For more complex replacements involving patterns, Python’s re module provides the sub() function.

Syntax:

import re
re.sub(pattern, replacement, string, count=0)
  • pattern: A regex pattern to match.

  • replacement: The string to replace the match.

  • string: The input string.

  • count: The number of replacements (default is 0, meaning replace all matches).

Example 3: Replacing Digits with a Symbol

import re
text = "User ID: 12345"
new_text = re.sub(r'\d', "*", text)
print(new_text)

Output:

User ID: *****

This method is incredibly powerful when dealing with structured data where you need to replace patterns rather than fixed strings. You can use regular expressions to replace dates, email addresses, special characters, or even full words that match a certain pattern.

Example 4: Using a Function for Dynamic Replacement

def censor(match):
    return "X" * len(match.group())

text = "My password is secret123."
new_text = re.sub(r'\w+\d+', censor, text)
print(new_text)

Output:

My password is XXXXXXXX.

Here, the replacement function dynamically determines the length of the matched word and replaces it with an equivalent number of 'X' characters, ensuring that sensitive information remains hidden.

Using List and join() for Multiple Replacements

Sometimes, a more flexible way to replace text is by using split() and join().

Example 5: Replacing Multiple Words

text = "Python is great and Python is fun."
words_to_replace = {"Python": "JavaScript", "great": "amazing"}

for old, new in words_to_replace.items():
    text = text.replace(old, new)

print(text)

Output:

JavaScript is amazing and JavaScript is fun.

This approach is handy when you need to replace multiple different words in a single operation, such as performing text normalization in natural language processing tasks.

Using translate() and maketrans() for Character Replacement

For character-level replacement, Python provides str.translate() in combination with str.maketrans().

Example 6: Replacing Characters

text = "hello"
trans_table = str.maketrans("ho", "jo")
new_text = text.translate(trans_table)
print(new_text)

Output:

jella

This is a memory-efficient method for replacing multiple single characters at once without using loops or regex. It is particularly useful for simple character substitutions like replacing punctuation or accents in text preprocessing.

Performance Considerations

  • replace() is efficient for simple string replacements.

  • re.sub() is powerful but may be slower due to regex processing.

  • translate() is optimal for single-character replacements.

  • Using join() is a flexible workaround for multiple replacements.
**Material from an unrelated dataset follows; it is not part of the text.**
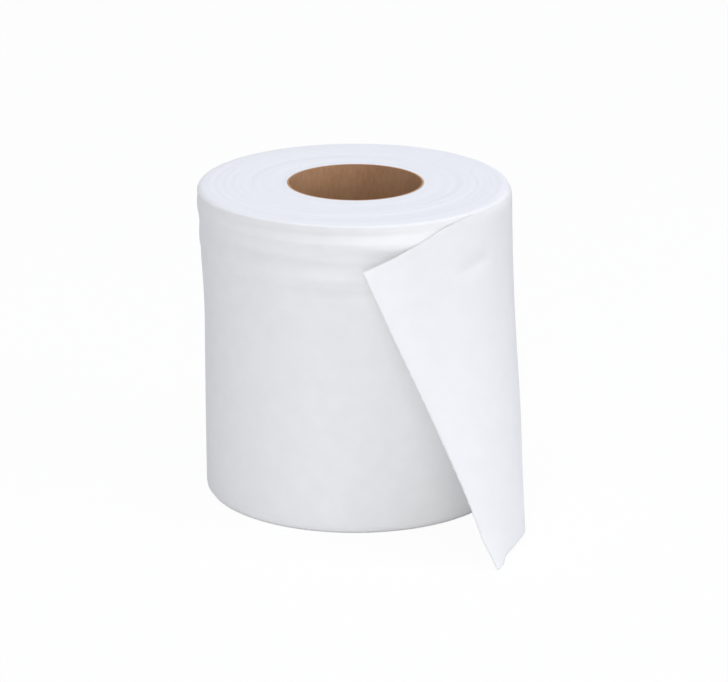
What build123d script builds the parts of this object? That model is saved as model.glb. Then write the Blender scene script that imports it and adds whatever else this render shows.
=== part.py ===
from build123d import *
import os
from math import cos, radians, sin, tan

# Toilet paper roll standing on its end, with its last sheet peeled open at the front right.
# Millimetres, +Z up. The origin is on the roll's axis, where it stands on the floor.
# The free corner of the tail points to the front, along -Y, and the tail's root is at the back right.

# Tissue web
sheet_width = 105.0
sheet_length = 109.0
sheet_thickness = 0.45

# Core tube, wound from strips of board
core_bore_radius = 22.0
core_wall = 0.6
seam_width = 0.6
seam_depth = 0.2
seam_pitch = 89.0
seam_lead = 0.625

# Outer wall of the wound roll, from the floor up: it is slack enough to flare towards its upper end
foot_radius = 50.4
foot_bevel = 1.3
waist_height = 58.0
rim_radius = 52.3

# Soft ripples that run round under the rim: depth below the end face, radius less than the rim's
ripples = ((19.0, 0.4), (14.5, 0.9), (9.0, 0.0))

# Edge of the upper end face, rolled over by handling
lip_drop = 2.2
shoulder_width = 5.0
shoulder_drop = 0.5

# Turns drawn on the two sawn end faces
turn_count = 5
turn_groove_width = 0.5
turn_groove_depth = 0.8
turn_margin = 1.8

# Tail: the last sheet. It leaves the wall round a short arc, runs straight forward, and
# bends back over the front along a line that leans forward from the rim to the floor.
tail_clearance = 0.5
tail_root_bite = 15.0
tail_root_radius = 36.0
tail_root_turn = 40.0
tail_bend_lean = 26.9
tail_bend_radius = 41.2
tail_bend_turn = 75.0

# Sizes that follow
core_outer_radius = core_bore_radius + core_wall
end_face_radius = rim_radius - shoulder_width
first_turn_radius = core_outer_radius + turn_margin
turn_pitch = (end_face_radius - first_turn_radius) / turn_count
tail_wall = rim_radius + tail_clearance + sheet_thickness / 2
tail_root_run = tail_root_radius * radians(tail_root_turn)
tail_bend_foot = sheet_width * tan(radians(tail_bend_lean))

# The tail's straight run lies in the plane x = tail_wall. The bend line starts on the floor of it.
bend_line = Vector(0, sin(radians(tail_bend_lean)), cos(radians(tail_bend_lean)))
bend_across = Vector(0, -cos(radians(tail_bend_lean)), sin(radians(tail_bend_lean)))
bend_plane = Plane(origin=(tail_wall, -tail_bend_foot, 0), x_dir=bend_across, z_dir=bend_line)


def tail_point(along, height):
    """Point of the sheet beyond the bend line, once bent: along from the root, height off the floor."""
    step = Vector(0, tail_root_run - along + tail_bend_foot, height)
    across = step.dot(bend_across)
    turn = min(across / tail_bend_radius, radians(tail_bend_turn))
    rest = across - turn * tail_bend_radius
    forward = tail_bend_radius * sin(turn) + rest * cos(turn)
    inward = tail_bend_radius * (1 - cos(turn)) + rest * sin(turn)
    return bend_plane.from_local_coords((forward, -inward, step.dot(bend_line)))


# Core: a board tube with the butt seam of its inner ply climbing the bore. The seam starts a share
# of a turn below the floor, which brings its upper end round to the front.
with BuildPart() as core:
    with BuildSketch():
        Circle(core_outer_radius)
        Circle(core_bore_radius, mode=Mode.SUBTRACT)
    extrude(amount=sheet_width)
    with BuildLine() as seam_line:
        Helix(
            pitch=seam_pitch,
            height=sheet_width + seam_pitch * (seam_lead + 0.125),
            radius=core_bore_radius,
            center=(0, 0, -seam_pitch * seam_lead),
        )
    with BuildSketch(Plane(origin=seam_line.line @ 0, x_dir=(1, 0, 0), z_dir=seam_line.line % 0)):
        Rectangle(2 * seam_depth, seam_width)
    sweep(path=seam_line.line, is_frenet=True, mode=Mode.SUBTRACT)

# Tail: the strip that bends over the leaning line, trimmed to the sheet's torn and upper edges
# and to the floor, then the flat triangle behind it and the strip round its root arc
with BuildPart() as tail:
    with BuildSketch(bend_plane):
        with BuildLine():
            bend = CenterArc(
                (0, -tail_bend_radius),
                tail_bend_radius,
                start_angle=90,
                arc_size=-tail_bend_turn,
            )
            Line(bend @ 1, bend @ 1 + (bend % 1) * sheet_length)
        trace(line_width=sheet_thickness)
    extrude(amount=2 * sheet_width, both=True)
    torn_edge = [tail_point(sheet_length, sheet_width * share) for share in (0, 1, 0.5)]
    bent_run = sheet_length - tail_root_run
    upper_edge = [tail_point(sheet_length - bent_run * share, sheet_width) for share in (0, 0.67, 0.33)]
    torn_normal = (torn_edge[1] - torn_edge[0]).cross(torn_edge[2] - torn_edge[0])
    upper_normal = (upper_edge[1] - upper_edge[0]).cross(upper_edge[2] - upper_edge[0])
    split(bisect_by=Plane(origin=torn_edge[0], z_dir=torn_normal), keep=Keep.TOP)
    split(bisect_by=Plane(origin=upper_edge[0], z_dir=upper_normal), keep=Keep.TOP)
    split(bisect_by=Plane.XY.offset(sheet_width), keep=Keep.BOTTOM)
    split(bisect_by=Plane.XY, keep=Keep.TOP)
    with BuildSketch(Plane.YZ.offset(tail_wall)):
        with BuildLine():
            Polyline((0, 0), (0, sheet_width), (-tail_bend_foot, 0), close=True)
        make_face()
    extrude(amount=sheet_thickness / 2, both=True)
    with BuildSketch():
        with BuildLine():
            CenterArc(
                (tail_wall - tail_root_radius, 0),
                tail_root_radius,
                start_angle=0,
                arc_size=tail_root_turn + tail_root_bite,
            )
        trace(line_width=sheet_thickness)
    extrude(amount=sheet_width)

# Tissue: the wound turns with the tail, all one web
with BuildPart() as tissue:
    with BuildSketch(Plane.XZ):
        with BuildLine():
            Polyline(
                (core_outer_radius, 0),
                (foot_radius - foot_bevel, 0),
                (foot_radius, foot_bevel),
                (foot_radius, waist_height),
                *[(rim_radius - inward, sheet_width - depth) for depth, inward in ripples],
                (rim_radius, sheet_width - lip_drop),
                (rim_radius - lip_drop / 2, sheet_width - shoulder_drop),
                (end_face_radius, sheet_width),
                (core_outer_radius, sheet_width),
                close=True,
            )
        make_face()
    revolve(axis=Axis.Z)

    # Line of the turns in each end face: half circles about two centres, winding out clockwise
    for height, cut in ((sheet_width, -turn_groove_depth), (0, turn_groove_depth)):
        with BuildSketch(Plane.XY.offset(height)):
            with BuildLine():
                for side in (-turn_groove_width / 2, turn_groove_width / 2):
                    for turn in range(turn_count):
                        radius = first_turn_radius + turn * turn_pitch
                        CenterArc((0, 0), radius + side, 0, -180)
                        CenterArc((turn_pitch / 2, 0), radius + turn_pitch / 2 + side, 180, -180)
                for radius in (first_turn_radius, end_face_radius):
                    Line((radius - turn_groove_width / 2, 0), (radius + turn_groove_width / 2, 0))
            make_face()
        extrude(amount=cut, mode=Mode.SUBTRACT)
    add(tail.part)

core.part.label = "core"
tissue.part.label = "tissue"

os.makedirs("parts", exist_ok=True)
export_step(core.part, "parts/core.step")
export_step(tissue.part, "parts/tissue.step")
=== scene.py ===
from math import atan2, cos, exp, hypot, pi, radians, sin, tan

import bmesh
import bpy
from mathutils import Matrix, Vector, noise


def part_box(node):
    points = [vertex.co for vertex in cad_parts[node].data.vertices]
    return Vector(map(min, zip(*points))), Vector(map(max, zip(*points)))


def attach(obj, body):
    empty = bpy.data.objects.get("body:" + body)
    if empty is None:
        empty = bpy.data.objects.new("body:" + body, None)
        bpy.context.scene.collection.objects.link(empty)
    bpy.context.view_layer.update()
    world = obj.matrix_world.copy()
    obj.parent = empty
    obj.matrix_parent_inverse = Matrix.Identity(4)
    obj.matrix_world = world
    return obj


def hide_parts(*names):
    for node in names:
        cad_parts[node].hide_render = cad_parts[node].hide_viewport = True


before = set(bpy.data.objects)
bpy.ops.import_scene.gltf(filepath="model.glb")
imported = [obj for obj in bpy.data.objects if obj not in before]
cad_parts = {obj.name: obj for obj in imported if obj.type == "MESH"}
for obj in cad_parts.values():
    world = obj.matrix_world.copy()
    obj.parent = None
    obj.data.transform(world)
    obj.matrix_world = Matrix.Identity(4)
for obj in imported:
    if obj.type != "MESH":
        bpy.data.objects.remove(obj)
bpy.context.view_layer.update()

# Toilet paper roll with its last sheet peeled open. Metres, in the frame of the CAD model:
# +Z up along the roll's axis, -Y to the front, where the sheet's free corner points.
# Angles round the roll are counted from +X, the side that the sheet comes round. Lengths along
# the loose sheet are counted from its root perforation. Shares are of the web's width, from the
# floor up. Of the four values of a span, something grows from the first to the second, is whole
# up to the third, and is gone by the fourth.

mm = 0.001
tolerance = 0.01 * mm

# Web
web_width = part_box("core")[1][2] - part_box("core")[0][2]
sheet_length = 109 * mm
sheet_thickness = 0.3 * mm

# Wall of the wound roll: its radius at heights from the floor up, and the depth of its soft dents
# and the shares between which they lie
core_outer_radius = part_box("core")[1][0]
rim_radius = 52.3 * mm
wall_knots = (
    (0 * mm, 49.3 * mm),
    (1.6 * mm, 50.35 * mm),
    (58 * mm, 50.4 * mm),
    (104 * mm, rim_radius),
)
dent_depth = 0.3 * mm
dent_shares = (0, 0.1, 0.9, 1)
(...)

When choosing the best method, consider the size of your input data and the complexity of your replacement needs. If performance is critical, benchmarking different approaches with the timeit module can help determine the best option.

Additional Use Cases

Removing Unwanted Characters

If you need to remove specific characters rather than replacing them, you can use replace() with an empty string:

text = "Hello, World!"
new_text = text.replace(",", "").replace("!", "")
print(new_text)

Output:

Hello World

Replacing with Formatting

Python's f-strings or .format() can also be used to replace values dynamically in a string:

name = "Alice"
text = "Hello, {}!".format(name)
print(text)

Output:

Hello, Alice!

Conclusion

Replacing substrings in Python is a fundamental task with multiple approaches depending on the complexity of the requirement. For simple replacements, str.replace() is usually enough, but for pattern-based replacements, re.sub() is a more powerful option. Understanding these methods will help you manipulate strings efficiently in your Python projects.

By mastering these techniques, you'll be well-equipped to handle text processing tasks in a variety of applications, from web scraping to data science. Experiment with these methods in your own projects, and choose the one that best fits your needs.